Muhareb, a freelance photographer who was working from a tent outside Nasser Hospital in Khan Younis, said he was set upon by agents and suffered deep head wounds in the attack.

“When I tried to contact a police officer in charge of journalists’ affairs, they tried to dismantle my tent. When I resisted, they began assaulting me, by kicking me,” he said.

“I tried to speak to them calmly, but they began to beat me even more severely. They suddenly struck me with an instrument, causing me to lose consciousness, and blood flowed from my head,” he added. “Some colleagues tried to intervene, but they prevented them, literally telling them that ‘the spy and the journalist are one and the same.'”

Muharab said that other journalists eventually managed to pull him away and took him to receive medical attention.

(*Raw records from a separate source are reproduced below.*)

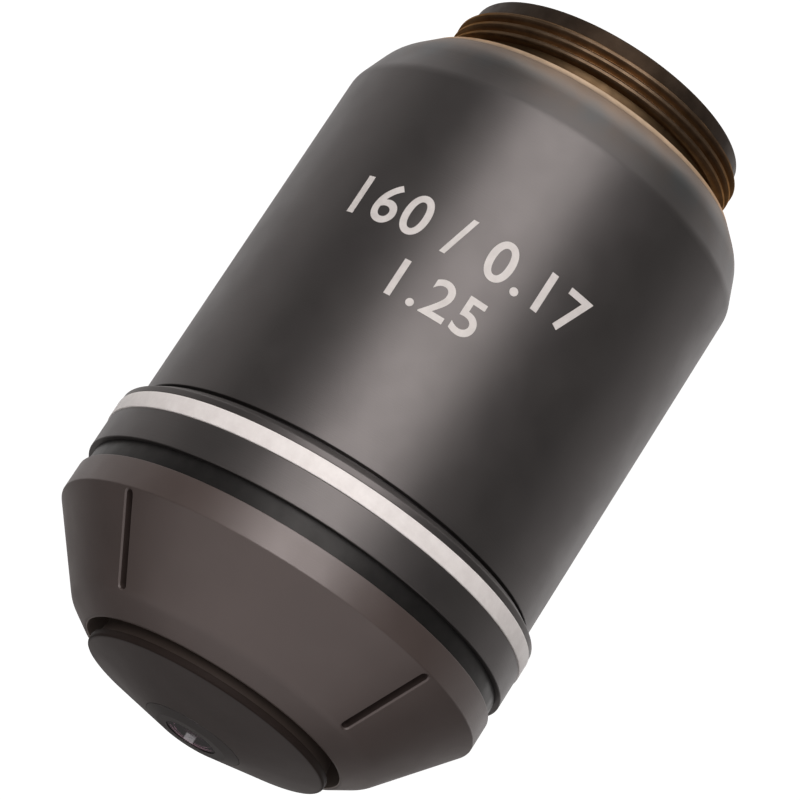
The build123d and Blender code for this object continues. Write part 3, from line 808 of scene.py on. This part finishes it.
def make_mount_barrel():
    """Thread, relief, shoulder rim and guide tube, with the guide screws' holes."""
    spring_z = SHOULDER_Z + SPRING_SEAT_DEPTH
    below = [
        (LEAD_R, THREAD_START_Z, 0),
        (LEAD_R, 0, LEAD_CHAMFER),
        (REAR_BORE_R, 0, SOFT_EDGE),
        (REAR_BORE_R, spring_z, FINE_EDGE),
        (GUIDE_BORE_R, spring_z, FINE_EDGE),
        (GUIDE_BORE_R, tube_high.z, FINE_EDGE),
        (MOUNT_TUBE_R, tube_high.z, FINE_EDGE),
        (MOUNT_TUBE_R, RIM_Z, 0),
        (RIM_R, RIM_Z, 0),
        (SHOULDER_R, SHOULDER_Z, SOFT_EDGE),
        (UNDERCUT_R, SHOULDER_Z, FINE_EDGE),
        (UNDERCUT_R, SHOULDER_Z + UNDERCUT_DEPTH, 0),
        (RELIEF_R, SHOULDER_Z + UNDERCUT_DEPTH, 0),
        (RELIEF_R, THREAD_END_Z, 0),
    ]
    shape = bmesh.new()
    rings = [ring(shape, r, z) for r, z in rounded(below)]
    for lower, upper in zip(rings, rings[1:]):
        join_rings(shape, lower, upper)
    cut_thread(shape)
    weld(shape)
    hole = bmesh.new()
    middle = (screw_low.z + screw_high.z) / 2
    place = Matrix.Translation((0, 0, middle * MM)) @ Matrix.Rotation(math.pi / 2, 4, "Y")
    bmesh.ops.create_cone(
        hole,
        cap_ends=True,
        segments=SCREW_HOLE_SEGMENTS,
        radius1=SCREW_HOLE_R * MM,
        radius2=SCREW_HOLE_R * MM,
        depth=3 * MOUNT_TUBE_R * MM,
        matrix=place,
    )
    mesh = cut(mesh_from("mount_barrel_turned", shape), [mesh_from("screw_hole", hole)])
    piece = add_mesh("mount_barrel_threaded", mesh, "housing", "bare_brass", "mount_barrel")
    return smooth(piece)


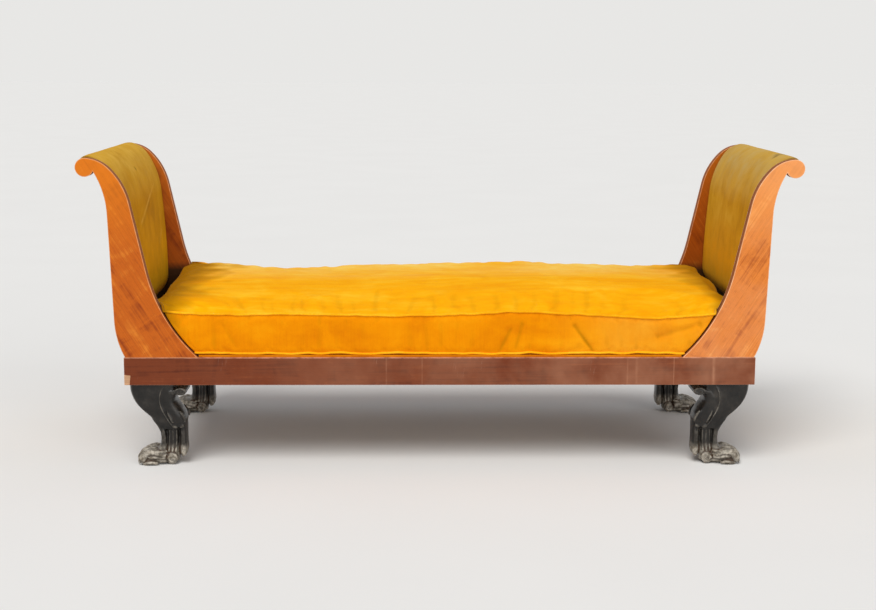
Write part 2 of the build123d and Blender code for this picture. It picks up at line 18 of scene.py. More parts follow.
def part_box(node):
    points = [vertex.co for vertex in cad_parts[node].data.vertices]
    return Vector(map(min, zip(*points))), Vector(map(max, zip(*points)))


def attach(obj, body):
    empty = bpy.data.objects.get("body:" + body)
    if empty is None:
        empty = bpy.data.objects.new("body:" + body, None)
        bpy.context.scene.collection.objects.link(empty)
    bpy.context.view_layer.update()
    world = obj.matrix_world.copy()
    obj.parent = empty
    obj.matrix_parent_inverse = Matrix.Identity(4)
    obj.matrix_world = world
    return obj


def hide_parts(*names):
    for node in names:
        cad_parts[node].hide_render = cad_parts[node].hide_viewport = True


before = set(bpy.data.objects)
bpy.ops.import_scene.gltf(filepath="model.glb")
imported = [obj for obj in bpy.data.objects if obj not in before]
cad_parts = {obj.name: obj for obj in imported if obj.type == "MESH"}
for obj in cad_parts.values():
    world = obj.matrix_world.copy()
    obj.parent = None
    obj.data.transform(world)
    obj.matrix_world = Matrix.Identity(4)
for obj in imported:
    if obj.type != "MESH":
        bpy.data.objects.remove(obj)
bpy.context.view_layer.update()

Mohammed Abu Aoun, a correspondent for Fatah-linked Awda TV, told CPJ he was set on by Hamas security agents in 2024 while interviewing a woman in Deir al-Balah who began insulting Hamas’s leaders.

Members of security forces loyal to Hamas stand guard in front of a destroyed police compound in Gaza City, on January 22, 2025, on the fourth day of a ceasefire in the war between Israel and Hamas. (Omar AL-QATTAA / AFP)

“The officers immediately took me to an unknown location and beat me,” he told the watchdog.

CPJ cited several other journalists who were prevented from covering certain events, but did not consent to their stories going public.

Ismail Al-Thawabta, the director general of Gaza’s Hamas-run Government Media Office, claimed to have received no complaints over intimidation regarding media coverage of the rallies, or any such measures from security agents in response to CPJ’s queries.

Thawabta also claimed that Hamas has “fully opened the field” and ensured journalists could safely and freely cover events in Gaza.

PJS’ head Nasser Abu Bakr told the committee that Hamas’s regime commits “major violations” against press freedoms, including “summonses, interrogations, phone calls, threats, sometimes beatings and arrests, to harassment, publication bans, interference with content, and surveillance.”

Deputy PJS head Tahseen al-Astal said that journalists do not want to go public about their problems, feeling such stories would “pivot eyes from the war in Gaza.”

“Most journalists have begun to practice self-censorship in their writing to avoid any problems with security,” he added.

Palestinians in Deir al-Balah, in the central Gaza Strip, hold anti-war signs as a man chants slogans in support of the people of Beit Lahiya, in northern Gaza, who have been protesting against Hamas, March 26, 2025. (AP Photo/Abdel Kareem Hana)

CPJ Regional Director Sara Qudah expressed alarm over the “threats, assaults and intimidation” experienced by Gazan journalists.

“Hamas must end its repression of the press and be held accountable for these violations. Journalists must be free to report without fear of violence, harassment, or retaliation.”

Throughout the war, the CPJ has mainly condemned the Israeli military for attacks endangering journalists in Gaza. In February, it said 2024 was the deadliest for journalists in recent history, with at least 124 reporters killed — and Israel responsible for nearly 70 percent of that total.

Shortly after the report was released, the Israel Defense Forces responded by insisting that it does not intentionally target journalists in the Gaza Strip, while noting that many on the list are members of terror groups.

War erupted on October 7, 2023, when Hamas invaded southern Israel, killing 1,200 people, mostly civilians. As they rampaged murderously through the region, the terrorists abducted 251 people, mostly civilians, as hostages to the Gaza Strip.

Nurit Yohanan contributed to this report.